Даже слюна заполнила рот, я замурчала, когда откусила от фрукта и ощутила кисло-сладкий терпкий вкус. Жмурюсь от удовольствия, вгрызаясь в мякоть.
— Спасибо огромное, Родион Васильевич, очень вкусно! — благодарю доктора, но тот смотрит на меня странно, как будто даже с опаской. — Что-то не так?
— Да… есть кое-что… Скажи, а у яблока есть аура?
— Нет, — я отвожу руку с яблоком и разглядываю его. — Не светится.
— Хорошо… А я? Я свечусь? — задает вопрос, пристально разглядывая мои глаза.
— Вы светитесь. К чему такие расспросы?
Я разволновалась не на шутку, даже потряхивает. Родион Васильевич берет меня под руку и ведет к кровати, заставляет присесть, а сам стоит рядом, хочет сказать что-то, но не решается.
— Нет букета, Катюша. И яблока нет, — наконец объясняет доктор, подвигает стул и садится напротив меня. — У тебя галлюцинации. Думал, что пройдет, но идет время, а тебе не лучше.
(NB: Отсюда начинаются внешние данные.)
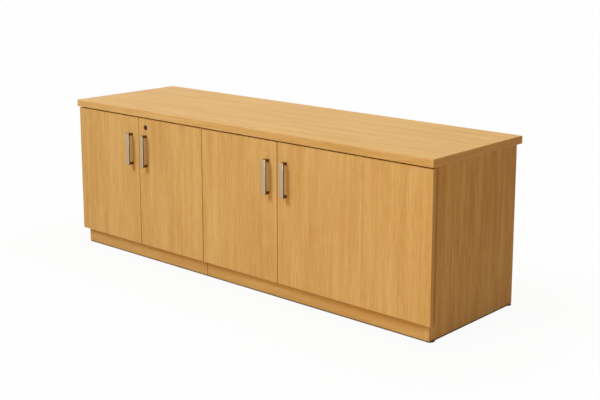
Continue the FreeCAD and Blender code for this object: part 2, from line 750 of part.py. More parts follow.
def lock_cam(door):
    """The cam on the end of the plug. Unlocked, it lies level and points into the door."""
    cam_plate = rounded_strap((0, 0), (LOCK_CAM_REACH, 0), LOCK_CAM_HALF_WIDTH, 0,
                              LOCK_CAM_THICKNESS)
    cam_plate.rotate(Vector(0, 0, 0), RIGHT, -90)
    cam_plate.translate(lock_place(door, DOOR_FACE_Y + cam_front_v()))
    return cam_plate


def strike_y():
    """Front of the strike's upright leg, between the back of the door and the cam."""
    return DOOR_FACE_Y + cam_front_v() - STRIKE_CAM_GAP - STRIKE_THICKNESS


def strike_screw_places(door):
    x = lock_place(door, 0).x
    y = strike_y() + STRIKE_DEPTH / 2
    level = TOP_UNDERSIDE - STRIKE_THICKNESS
    return [Vector(x + side * STRIKE_SCREW_SPREAD, y, level) for side in (-1, 1)]


def lock_strike(door):
    """An angle under the top whose upright leg holds the turned cam."""
    x = lock_place(door, 0).x
    width = (x - STRIKE_WIDTH / 2, x + STRIKE_WIDTH / 2)
    front = strike_y()
    leg = box(width, (front, front + STRIKE_THICKNESS),
              (TOP_UNDERSIDE - STRIKE_DROP, TOP_UNDERSIDE))
    flat = box(width, (front, front + STRIKE_DEPTH),
               (TOP_UNDERSIDE - STRIKE_THICKNESS, TOP_UNDERSIDE))
    strike = leg.fuse(flat).removeSplitter()
    return strike.cut([aimed(small_screw(SCREW_CLEARANCE), DOWN, place)
                       for place in strike_screw_places(door)])


def save_lock(door):
    save("lock_housing", [lock_housing(door)])
    save("lock_nut", [lock_nut(door)])
    save("lock_plug", [lock_plug(door)])
    save("lock_cam", [lock_cam(door)])
    save("lock_strike", [lock_strike(door)])
    screws = [aimed(small_screw(), DOWN, place) for place in strike_screw_places(door)]
    save("strike_screws", screws)


# Shelves


def shelf_edges():
    """Front and rear edges of the shelves."""
    return (CARCASS_FRONT_Y + SHELF_SETBACK, BACK_FRONT_Y - SHELF_BACK_CLEARANCE)


def pin_rows():
    front, rear = shelf_edges()
    return (front + PIN_LINE, rear - PIN_LINE)


def pin_walls():
    """Faces that carry shelf pins, with the way each one looks."""
    return (
        (-SIDE_INNER_X, RIGHT),
        (PARTITION_LEFT_X, LEFT),
        (PARTITION_RIGHT_X, RIGHT),
        (SIDE_INNER_X, LEFT),
    )


def pin_level():
    """Middle of the pins that carry the shelves."""
    return SHELF_HEIGHT - PIN_RADIUS * math.cos(math.pi / SCREW_SIDES)


def shelf_pins():
    pin = rod(PIN_RADIUS, SCREW_SIDES, (0, 0), -PIN_DEPTH, PIN_REACH)
    return [aimed(pin, face, Vector(x, y, pin_level()))
            for x, face in pin_walls() for y in pin_rows()]


def pin_holes():
    """Rows of holes in the uprights, above and below each pin at the system pitch."""
    hole = rod(PIN_RADIUS + PIN_HOLE_CLEARANCE, SCREW_SIDES, (0, 0), -PIN_HOLE_DEPTH, 0)
    holes = []
    for x, face in pin_walls():
        for y in pin_rows():
            for step in range(-PIN_HOLES_EACH_WAY, PIN_HOLES_EACH_WAY + 1):
                holes.append(aimed(hole, face, Vector(x, y, pin_level() + step * PIN_PITCH)))
    return holes


def shelf(left, right):
    """A loose shelf on its pins."""
    x = (left + SHELF_SIDE_CLEARANCE, right - SHELF_SIDE_CLEARANCE)
    return box(x, shelf_edges(), (SHELF_HEIGHT, SHELF_HEIGHT + BOARD))


# Boards of the carcass


def top_slab(cuts):
    half = TOP_LENGTH / 2
    slab = box((-half, half), (TOP_FRONT_Y, REAR_Y), (TOP_UNDERSIDE, HEIGHT))
    edges = border(slab, UP, HEIGHT) + border(slab, UP, TOP_UNDERSIDE)
    return slab.makeFillet(TOP_EDGE_RADIUS, edges).cut(cuts)


def back_groove(x):
    """Groove for a back panel, from the bottom panel's underside up to the top."""
    front = BACK_FRONT_Y - GROOVE_CLEARANCE
    rear = BACK_FRONT_Y + BACK_THICKNESS + GROOVE_CLEARANCE
    return box(x, (front, rear), (BOTTOM_LEVEL, TOP_UNDERSIDE))


def groove_depth():
    return BACK_GROOVE + GROOVE_CLEARANCE


def side_panel(side, cuts):
    outer = side * SIDE_OUTER_X
    inner = side * SIDE_INNER_X
    panel = box((min(outer, inner), max(outer, inner)), (CARCASS_FRONT_Y, REAR_Y),
                (GLIDE_HEIGHT, TOP_UNDERSIDE))
    depth = inner + side * groove_depth()
    panel = panel.cut(back_groove((min(inner, depth), max(inner, depth))))
    return panel.cut(cuts)


def centre_partition(cuts):
    """An upright whose foot is cut back behind the plinth boards."""
    outline = [
        (CARCASS_FRONT_Y, BOTTOM_LEVEL),
        (PLINTH_FRONT_Y + BOARD, BOTTOM_LEVEL),
        (PLINTH_FRONT_Y + BOARD, GLIDE_HEIGHT),
        (REAR_Y, GLIDE_HEIGHT),
        (REAR_Y, TOP_UNDERSIDE),
        (CARCASS_FRONT_Y, TOP_UNDERSIDE),
    ]
    panel = polygon([Vector(PARTITION_LEFT_X, y, z) for y, z in outline])
    panel = panel.extrude(Vector(BOARD, 0, 0))
    depth = groove_depth()
    panel = panel.cut(back_groove((PARTITION_LEFT_X, PARTITION_LEFT_X + depth)))
    panel = panel.cut(back_groove((PARTITION_RIGHT_X - depth, PARTITION_RIGHT_X)))
    return panel.cut(cuts)


def bottom_panel(left, right, cuts):
    board = box((left, right), (CARCASS_FRONT_Y, BACK_FRONT_Y),
                (BOTTOM_LEVEL, BOTTOM_LEVEL + BOARD))
    return board.cut(cuts)


def back_panel(left, right):
    return box((left - BACK_GROOVE, right + BACK_GROOVE),
               (BACK_FRONT_Y, BACK_FRONT_Y + BACK_THICKNESS), (BOTTOM_LEVEL, TOP_UNDERSIDE))


def plinth_board(left, right):
    return box((left, right), (PLINTH_FRONT_Y, PLINTH_FRONT_Y + BOARD),
               (GLIDE_HEIGHT, BOTTOM_LEVEL))


def rear_plinth_board(left, right):
    return box((left, right), (REAR_Y - BACK_INSET - BOARD, REAR_Y - BACK_INSET),
               (GLIDE_HEIGHT, BOTTOM_LEVEL))


def door_bumpers(doors):
    """Bumpers on the bottom panels' front edges, near each door's free edge."""
    level = BOTTOM_LEVEL + BOARD / 2
    bumper = rod(BUMPER_RADIUS, PIVOT_SIDES, (0, 0), 0, DOOR_STANDOFF)
    return [aimed(bumper, BACKWARD,
                  Vector(from_free_edge(door, BUMPER_FROM_EDGE), DOOR_BACK_Y, level))
            for door in doors]


def save_carcass(doors):
    cuts = cam_cuts() + glide_bores() + pin_holes() + wall_screw_cuts(doors)
    strike = [aimed(small_screw(SCREW_CLEARANCE), DOWN, place)
              for place in strike_screw_places(doors[1])]
    save("top_slab", [top_slab(cuts + strike)])
    save("left_side_panel", [side_panel(-1, cuts)])
    save("right_side_panel", [side_panel(1, cuts)])
    save("centre_partition", [centre_partition(cuts)])
    left = (-SIDE_INNER_X, PARTITION_LEFT_X)
    right = (PARTITION_RIGHT_X, SIDE_INNER_X)
    for name, bay in (("left", left), ("right", right)):
        save(name + "_bottom_panel", [bottom_panel(*bay, cuts)])
        save(name + "_back_panel", [back_panel(*bay)])
        save(name + "_shelf", [shelf(*bay)])
    joint = PLINTH_JOINT / 2
    save("left_plinth_board", [plinth_board(left[0], PARTITION_X - joint)])
    save("right_plinth_board", [plinth_board(PARTITION_X + joint, right[1])])
    save("rear_plinth_boards", [rear_plinth_board(*left), rear_plinth_board(*right)])


def save_fittings(doors):
    save("shelf_pins", shelf_pins())
    save("glides", [aimed(glide(), UP, place) for place in glide_places()])
    save("door_bumpers", door_bumpers(doors))
    save("cam_fittings", [cam(joint) for joint in cam_joints()])
    save("cam_bolts", [cam_bolt(joint) for joint in cam_joints()])


def main():
    os.makedirs("parts", exist_ok=True)
    doors = all_doors()
    save_carcass(doors)
    save_fittings(doors)
    save_hinge_mountings(doors)
    for door in doors:
        save_door(door)
    save_lock(doors[1])


main()
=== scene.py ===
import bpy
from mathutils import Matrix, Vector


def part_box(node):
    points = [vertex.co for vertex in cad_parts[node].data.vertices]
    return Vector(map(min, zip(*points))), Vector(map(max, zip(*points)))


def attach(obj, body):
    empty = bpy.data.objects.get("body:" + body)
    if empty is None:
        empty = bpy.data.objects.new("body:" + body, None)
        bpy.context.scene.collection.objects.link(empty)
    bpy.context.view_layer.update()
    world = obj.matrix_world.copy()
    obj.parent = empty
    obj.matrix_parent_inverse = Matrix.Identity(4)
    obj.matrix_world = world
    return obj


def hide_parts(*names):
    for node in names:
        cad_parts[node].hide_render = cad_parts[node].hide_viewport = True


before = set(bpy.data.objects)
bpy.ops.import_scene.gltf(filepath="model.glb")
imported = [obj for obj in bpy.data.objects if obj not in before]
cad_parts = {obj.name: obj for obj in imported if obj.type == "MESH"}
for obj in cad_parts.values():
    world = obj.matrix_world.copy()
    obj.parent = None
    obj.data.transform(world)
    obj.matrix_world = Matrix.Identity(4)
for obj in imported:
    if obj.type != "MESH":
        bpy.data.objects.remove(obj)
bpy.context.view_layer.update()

import math

import bpy
from mathutils import Vector

bl_info = {
    "name": "Office Credenza Looks",
    "version": (1, 0, 0),
    "blender": (4, 5, 0),
    "location": "View3D > Sidebar > Credenza",
    "description": "Dresses an office credenza in oak laminate, nickel and plastic",
    "category": "Object",
}

MM = 0.001
DOORS = ("door_1", "door_2", "door_3", "door_4")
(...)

— Какие галлюцинации? Я вижу букет, чувствую запах… вкус яблока чувствую, слышу хруст, когда откусываю. Не могу же я все это придумать!
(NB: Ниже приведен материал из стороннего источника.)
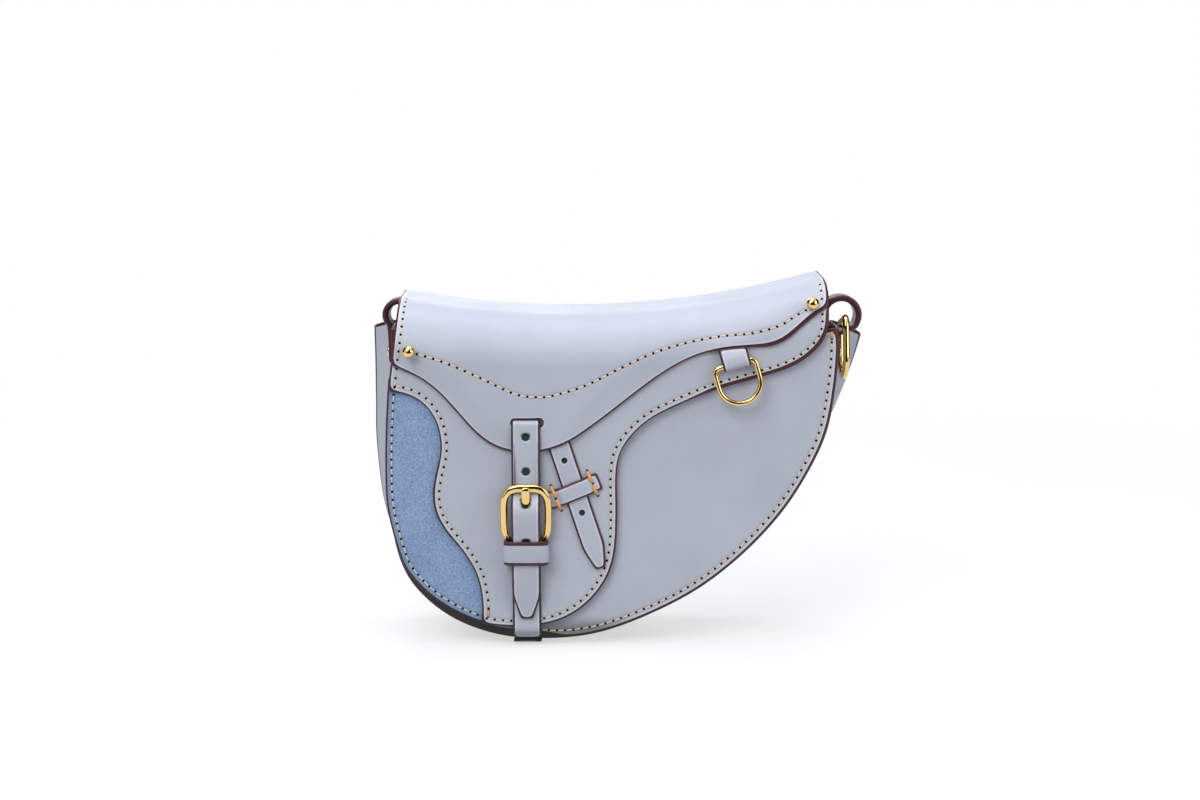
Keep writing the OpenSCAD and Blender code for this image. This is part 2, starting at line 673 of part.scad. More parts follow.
module buckle_prong() color("gold") translate([across(strap_share), front_y - heel_off, heel_z]) {
    difference() {
        union() {
            rotate([0, 90, 0]) cylinder(h = barrel_w, d = barrel_bore + 2 * barrel_wall,
                center = true, $fn = round_fn);
            translate([0, -prong_root[0], prong_root[1]]) rotate([prong_lean, 0, 0]) {
                for (s = [-1, 1]) translate([s * (prong_w - prong_d) / 2, 0, 0]) {
                    cylinder(h = prong_l, d = prong_d, $fn = round_fn);
                    translate([0, 0, prong_l]) sphere(d = prong_d, $fn = round_fn);
                }
                translate([(prong_d - prong_w) / 2, -prong_d / 2, 0])
                    cube([prong_w - prong_d, prong_d, prong_l]);
                translate([0, 0, prong_l]) rotate([0, 90, 0])
                    cylinder(h = prong_w - prong_d, d = prong_d, center = true, $fn = round_fn);
            }
        }
        rotate([0, 90, 0])
            cylinder(h = barrel_w + 2 * over, d = barrel_bore, center = true, $fn = round_fn);
    }
}

// Small slanting strap and the band across it
slant_l = 74;
slant_tip_w = 5.4;
slant_taper = 11;
slant_hole_d = 2.8;
slant_hole_pitch = 14.6;
slant_hole_first = 31.7;
module slant_frame() {
    translate(at(slant_tip_share)) rotate(slant_turn) children();
}
module slant_shape(l) {
    polygon([[-slant_tip_w / 2, 0], [slant_tip_w / 2, 0], [slant_w * 0.37, slant_taper * 0.45],
        [slant_w / 2, slant_taper], [slant_w / 2, l], [-slant_w / 2, l],
        [-slant_w / 2, slant_taper], [-slant_w * 0.37, slant_taper * 0.45]]);
}
module slant_strap() color("lightsteelblue") difference() {
    union() {
        layer(skirt_out + lay_gap, slant_t) difference() {
            slant_frame() slant_shape(slant_l);
            translate([0, -flap_gap]) yoke_shape();
        }
        layer(skirt_out + lay_gap, tuck_t) slant_frame() slant_shape(slant_l);
    }
    for (i = [0 : 2]) layer(0, stack) slant_frame()
        translate([0, slant_hole_first + i * slant_hole_pitch])
            circle(d = slant_hole_d, $fn = round_fn);
}

module band_frame() {
    p = at(slant_band_share);
    translate([p[0], 0, p[1]]) rotate([0, -band_turn, 0]) children();
}
band_low = skirt_out + lay_gap + band_t / 2;
band_high = skirt_out + lay_gap + slant_t + lay_gap + band_t / 2;
module slant_band() color("lightsteelblue") {
    rise = slant_w / 2 + band_t * 0.9;
    land = rise + band_t * 1.6;
    band_frame() rotate([0, 90, 0])
        band([[band_low, -band_l / 2], [band_low, -land], [band_high, -rise], [band_high, rise],
              [band_low, land], [band_low, band_l / 2]], band_t, band_w);
}

thread_d = 0.9;
tack_l = 7.2;
tack_u = 11.2;
module slant_stitches() color("orange") {
    top = band_low + band_t / 2 + thread_d / 2 + lay_gap;
    low = skirt_out + thread_d / 2 + lay_gap;
    edge = band_w / 2 + thread_d * 0.6;
    band_frame() for (u = [-tack_u, tack_u]) for (s = [-1, 1]) translate([u, 0, 0])
        band([[top, s * thread_d * 0.5], [top, s * edge], [(top + low) / 2, s * (edge + tack_l) / 2],
              [low, s * tack_l]], thread_d, thread_d);
}

// Front ring and its tab
ring_off = skirt_out + lay_gap + ring_tab_t + run_gap + ring_wire / 2;
module ring_frame() {
    p = at(ring_share);
    translate([p[0], 0, p[1]]) rotate([0, -ring_turn, 0]) children();
}
tab_up = 10;
module ring_tab() color("lightsteelblue") {
    flap_layer(skirt_out + lay_gap, skirt_out + lay_gap + min(tuck_t, ring_tab_t), back_y)
        translate(at(ring_share)) rotate(ring_turn) translate([-ring_tab_w / 2, tab_up / 4])
            square([ring_tab_w, tab_up]);
    ring_frame() tab_wrap();
}
module tab_wrap() {
    r = ring_wire / 2 + run_gap + ring_tab_t / 2;
    band(concat(
        [[ring_off - r, tab_up / 2], [ring_off - r, 0]],
        [for (i = [1 : fold_steps]) let (a = 180 + 180 * i / fold_steps)
            [ring_off + r * cos(a), r * sin(a)]],
        [[ring_off + r * 0.94, r * 0.8], [ring_off + r * 0.55, r * 1.6],
         [ring_off - r * 0.25, r * 2.3]]),
        ring_tab_t, ring_tab_w);
}
ring_corner_r = 3;
module front_ring() color("gold") ring_frame() translate([0, front_y - ring_off, 0])
    wire_loop(ring_w, ring_h, ring_wire, ring_corner_r, ring_w / 2 - ring_wire / 2, ring_wire);

back_panel();
front_panel();
gusset();
side_tab_left();
side_tab_right();
side_rivet_left();
side_rivet_right();
flap_skirt();
suede_panel();
yoke();
stud_left();
stud_right();
stud_screw_left();
stud_screw_right();
side_ring_left();
side_ring_right();
strap_foot();
billet_strap();
lower_strap();
keeper_loop();
buckle_frame();
buckle_prong();
slant_strap();
slant_band();
slant_stitches();
ring_tab();
front_ring();
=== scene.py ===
"""Finished surfaces for a saddle handbag: leather sheets with painted edges and sewn seams,
a suede inset, a buckled strap and brass rings, all laid on the bag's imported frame."""

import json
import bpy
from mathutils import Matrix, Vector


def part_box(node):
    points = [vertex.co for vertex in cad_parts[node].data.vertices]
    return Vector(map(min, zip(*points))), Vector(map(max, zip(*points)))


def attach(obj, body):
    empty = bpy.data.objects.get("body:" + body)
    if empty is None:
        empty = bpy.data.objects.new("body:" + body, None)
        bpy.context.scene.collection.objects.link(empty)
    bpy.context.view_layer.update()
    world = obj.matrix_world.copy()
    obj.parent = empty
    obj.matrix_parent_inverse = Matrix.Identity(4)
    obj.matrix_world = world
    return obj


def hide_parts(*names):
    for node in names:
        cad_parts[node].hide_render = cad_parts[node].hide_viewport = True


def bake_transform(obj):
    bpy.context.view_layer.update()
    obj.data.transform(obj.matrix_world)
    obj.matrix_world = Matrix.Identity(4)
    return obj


bl_info = {
    "name": "Saddle Handbag Surfaces",
    "version": (1, 0, 0),
    "blender": (4, 5, 0),
    "location": "3D View > Sidebar > Handbag",
    "description": "Makes the leather, suede, seams and brass of a saddle handbag",
    "category": "Add Mesh",
}

import bmesh
import bpy
import numpy as np
from mathutils import geometry

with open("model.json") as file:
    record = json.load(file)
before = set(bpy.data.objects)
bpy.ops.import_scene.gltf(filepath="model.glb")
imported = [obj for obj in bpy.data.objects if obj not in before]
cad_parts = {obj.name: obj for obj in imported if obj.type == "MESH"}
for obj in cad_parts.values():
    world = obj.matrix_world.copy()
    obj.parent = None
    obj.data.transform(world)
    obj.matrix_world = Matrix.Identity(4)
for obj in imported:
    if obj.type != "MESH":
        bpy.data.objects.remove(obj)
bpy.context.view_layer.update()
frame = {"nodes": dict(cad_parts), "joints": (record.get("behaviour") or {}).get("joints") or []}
MM = 0.001


def node_box(name):
    """Lowest and highest corner of a node of the frame, as two rows."""
    return np.array([list(corner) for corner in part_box(name)])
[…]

— У тебя остался осколок в затылочной части головы, мизерный, но давит на мозг, заставляя его выдавать тебе картинки и чувства, несуществующие… тебе просто хочется этого, видимо, я протянул руку и сказал про яблоко, и ты увидела его, а ведь я протянул пустую ладонь.
— Что же это? Как же я теперь жить-то буду? — мне не верится, что со мной происходит такое, мир сразу становится зыбким и призрачным, пустым. — А вытащить осколок?
— Мы побоялись трогать его, опасно. Шансов мало, что потом ты будешь нормальным человеком, или вообще… Прости.
Не знаю, что сказать. В глазах доктора такое сожаление, что меня дрожь пробирает. Как же так… Я ничего не чувствую, голова даже не болит. Не верится, кажется, что это просто злая шутка чья-то, кому я так насолила?
— Ну не все так плохо, ты можешь различать, где явь, а где галлюцинация. Если есть аура, значит настоящее, если нет ее, то мозг тебя обманывает.
Супер. Мне теперь в мире грез жить?
Пришла медсестра, сделала укол, после которого я не помню, как заснула. К вечеру только очнулась, выползла в коридор, пристроилась у окна, по привычке. Уже зажигались фонари, прохожих почти не было, скучно. Интересно, а если я сейчас представлю, как по двору клиники скачут клоуны и горят фейерверки, то увижу все, как наяву?
Я не успеваю провести эксперимент, за моей спиной раздается голос моего лечащего врача. Я вздрагиваю и сжимаюсь внутренне, когда понимаю, что он не один пришел.
— Вот и Катюша, прогуливается. Вы пообщайтесь, но недолго, пациентку нельзя утомлять, слаба еще совсем.
Я не оборачиваюсь, боюсь увидеть того, чей аромат уже ощутил мой нос. А вдруг это не по настоящему? Вцепляюсь пальцами в жесткий прохладный лист монстеры, огромный и резной, сияющий желтоватым светом.
— Катёна… — слышу любимый голос, вызывающий желание разрыдаться. — Привет, любимая, я приехал.
Денис поворачивает меня к себе лицом, я просто утыкаюсь ему в грудь и обнимаю, стискивая его изо всех сил.
— Я соскучилась…
— Тогда посмотри на меня, — смеется любимый мужчина, поднимая мое лицо за подбородок.
Лучше бы не смотрела. Передо мной стоит незнакомец, он улыбается мне по-доброму, зеленые глаза предательски блестят, а руки пытаются прижать к своему телу, обнять. Я же отпрянула и уставилась в незнакомое лицо.
— Кто вы? — вырывается у меня против воли.
Понимаю, что вопрос глупый, я знаю, кто это, голос и аромат его выдает. Но это все так странно, что мне хочется сбежать в свою палату и закрыться там, залезть с головой под одеяло. Аура вокруг мужчины расплывается алым пятном, светясь в сумрачном коридоре.
Я сплю… я точно сплю, это не может быть правдой.
Глава 38
Глава 38
Денис
Доктор предупредил меня, что после ранения Катя чудит, но все равно испытал шок. Она не узнает меня!
Разглядывает меня, шарахается, и в то же время тянет руки, ощупывая, будто пытаясь вспомнить так, прикасаясь. А я так соскучился по моей солнечной девочке. Смотрит мне в глаза, пытаясь что-то отыскать в них.
— Это я, твой Дениска, — касаюсь пальцами бледной щеки. Карие глаза девушки кажутся бездонными. Застыла, напоминая испуганного до полусмерти, крохотного зверька.